Don't go above 40mph......simples


----------



## nta73 (Nov 2, 2014)

made me laugh that, talking car issues on a golf forum then had another look, VW Golf! now i get it!:thup:


----------



## HomerJSimpson (Nov 2, 2014)

lknights1987 said:



			Hi all,

I have recently bought a V6 4Motion golf and having a few problems. Everytime i go above 40mph and put my foot down to get up to 70mph i get 2 warning lights appear on the dashboard an abs warning light and a traction control warning light.

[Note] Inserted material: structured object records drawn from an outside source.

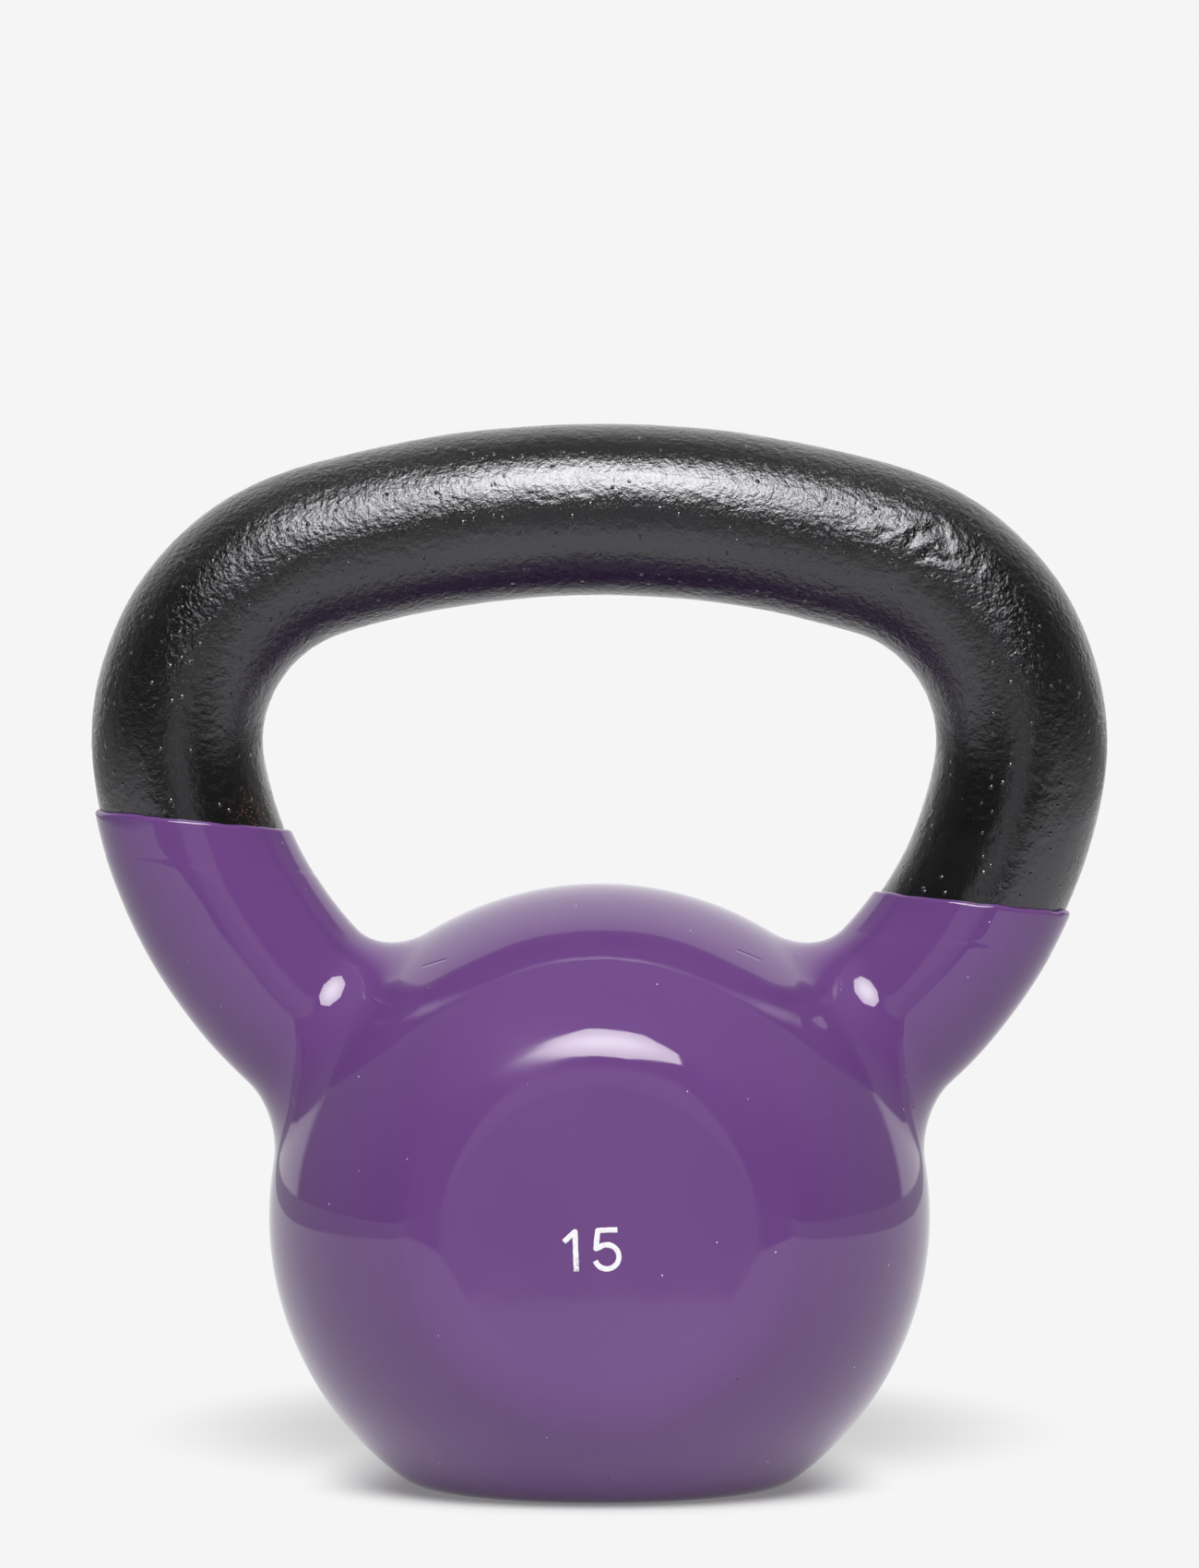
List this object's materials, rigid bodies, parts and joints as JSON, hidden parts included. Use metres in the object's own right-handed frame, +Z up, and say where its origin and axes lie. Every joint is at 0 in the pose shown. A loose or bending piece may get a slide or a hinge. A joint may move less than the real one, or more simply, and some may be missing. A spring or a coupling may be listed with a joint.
{
  "type": "kettlebell",
  "caption": "Cast iron kettlebell with a flat-faced ball, a D-shaped two-hand grip, and a purple dipped vinyl jacket over the ball and the horn roots.",
  "frame": {"origin": "centre of the flat base, on the floor", "axes": "+Z up through the grip, -Y out of the numbered front flat, X along the grip; the jacket's edge is higher on the -X horn"},
  "size_m": [0.178, 0.098, 0.1866],
  "materials": {
    "black_enamel": "gloss black enamel over a sand-cast skin",
    "purple_vinyl": "gloss dipped vinyl, slightly wavy",
    "white_ink": "white screen ink"
  },
  "bodies": {
    "root": {"cast_iron_body": "black_enamel", "vinyl_jacket": "purple_vinyl", "numeral_1": "white_ink", "numeral_5": "white_ink"}
  },
  "joints": []
}
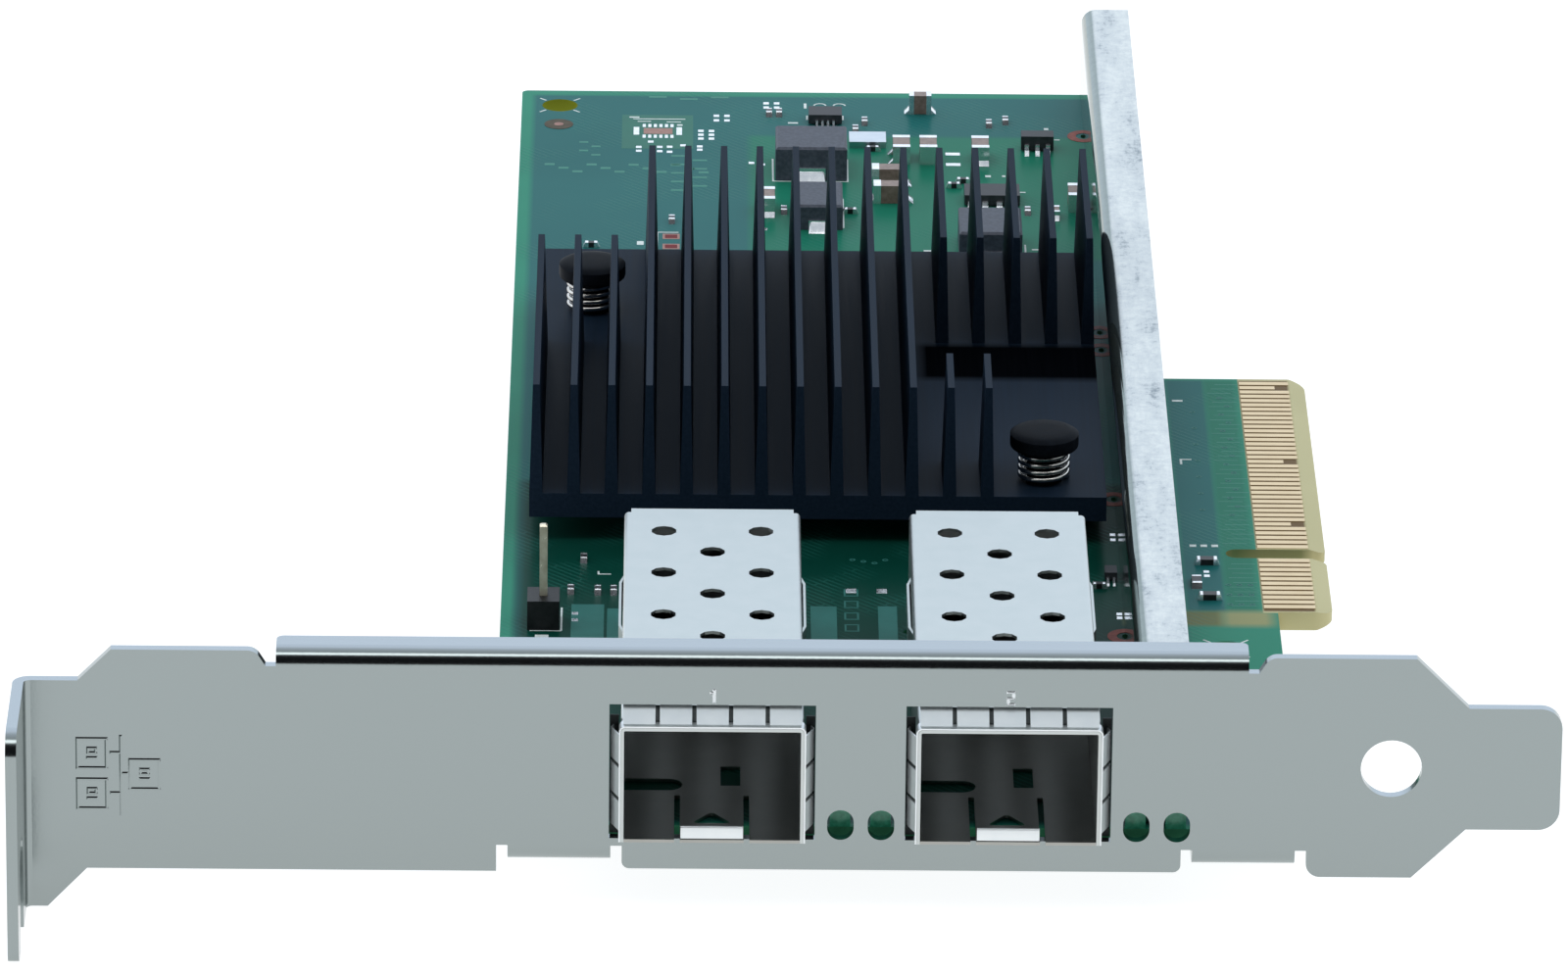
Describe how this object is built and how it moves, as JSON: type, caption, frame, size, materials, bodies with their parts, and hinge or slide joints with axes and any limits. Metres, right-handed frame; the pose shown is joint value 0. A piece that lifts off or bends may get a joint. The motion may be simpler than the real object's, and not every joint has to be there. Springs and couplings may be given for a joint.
{
  "type": "network interface card",
  "caption": "Low-profile network card on a full-height slot bracket, with pluggable-module cages, finned heatsink, stiffener bar and a gold edge connector.",
  "frame": {"origin": "middle of the key notch at the outer edge of the edge connector, on the component side of the board", "axes": "+X into the slot, +Y away from the bracket along the board, +Z off the component side"},
  "size_m": [0.12, 0.181, 0.0217],
  "materials": {
    "circuit_board": "satin solder mask",
    "gold_contacts": "polished",
    "nickel_bracket": "satin",
    "screw_steel": "polished",
    "cage_sheet": "satin",
    "collar_sheet": "bright",
    "black_moulding": "matt",
    "black_anodised": "matt anodised",
    "package_laminate": "satin",
    "package_lid": "satin",
    "thermal_compound": "matt",
    "pin_nylon": "satin",
    "spring_wire": "bright",
    "galvanised_bar": "spangled zinc",
    "tinned_pin": "bright",
    "lamp_resin": "clear resin",
    "inductor_grey": "matt",
    "oscillator_can": "satin",
    "chip_epoxy": "matt",
    "ceramic_body": "satin",
    "solder_tin": "bright",
    "chip_resistor": "satin"
  },
  "bodies": {
    "root": {"bracket_screws": "screw_steel", "cage_base_a": "cage_sheet", "cage_base_b": "cage_sheet", "cage_cover_a": "cage_sheet", "cage_cover_b": "cage_sheet", "capacitor_bodies": "ceramic_body", "capacitor_ends": "solder_tin", "chip_resistors": "chip_resistor", "circuit_board": "circuit_board", "controller_base": "package_laminate", "controller_lid": "package_lid", "edge_contacts_bottom": "gold_contacts", "edge_contacts_top": "gold_contacts", "header_block": "black_moulding", "header_pin": "tinned_pin", "heatsink": "black_anodised", "host_connector_a": "black_moulding", "host_connector_b": "black_moulding", "host_contacts_a": "gold_contacts", "host_contacts_b": "gold_contacts", "inductor_large": "inductor_grey", "inductor_large_tags": "solder_tin", "inductor_side": "inductor_grey", "inductor_side_tags": "solder_tin", "inductor_small": "inductor_grey", "inductor_small_tags": "solder_tin", "memory_chip": "chip_epoxy", "memory_chip_leads": "solder_tin", "mounting_bracket": "nickel_bracket", "oscillator_can": "oscillator_can", "pin_spring_far": "spring_wire", "pin_spring_near": "spring_wire", "port_lamps": "lamp_resin", "push_pin_far": "pin_nylon", "push_pin_near": "pin_nylon", "regulator_chip": "chip_epoxy", "regulator_chip_leads": "solder_tin", "sensor_chip": "chip_epoxy", "sensor_chip_leads": "solder_tin", "spring_collar_a": "collar_sheet", "spring_collar_b": "collar_sheet", "stiffener_bar": "galvanised_bar", "switch_chip": "chip_epoxy", "switch_chip_leads": "solder_tin", "thermal_pad": "thermal_compound", "underside_capacitors": "ceramic_body"}
  },
  "joints": []
}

I've had my mate connect he's computer to the car and it come up with a fault saying 01279 longitudinal acceleration sensor (G251) any ideas where i can find this sensor and how easy is it to change? or could this be more of a job then just changing a sensor? 

Thanks
		
Click to expand...

Wrong forum me thinks????


----------



## nta73 (Nov 2, 2014)

I am going on vw forum to ask about srixon irons:thup:


----------



## hovis (Nov 2, 2014)

Surely this is a candidate for best thread of the year


----------



## nta73 (Nov 2, 2014)

The VW forum talked me into srixon irons with graphite shafts:thup:


----------



## Foxholer (Nov 2, 2014)

For the record, the Lat/Long Acc sensors are most likely in/under end of the dashboard. There's probably a cover visible when you open the passenger door that you take off. Best done by techie though. Early models had one each side - and best to change both. Equivalents on other VWAG vehicles (like my A6 and even Bentleys!).


----------



## Ads749r (Nov 3, 2014)

Should of bought a renault.


----------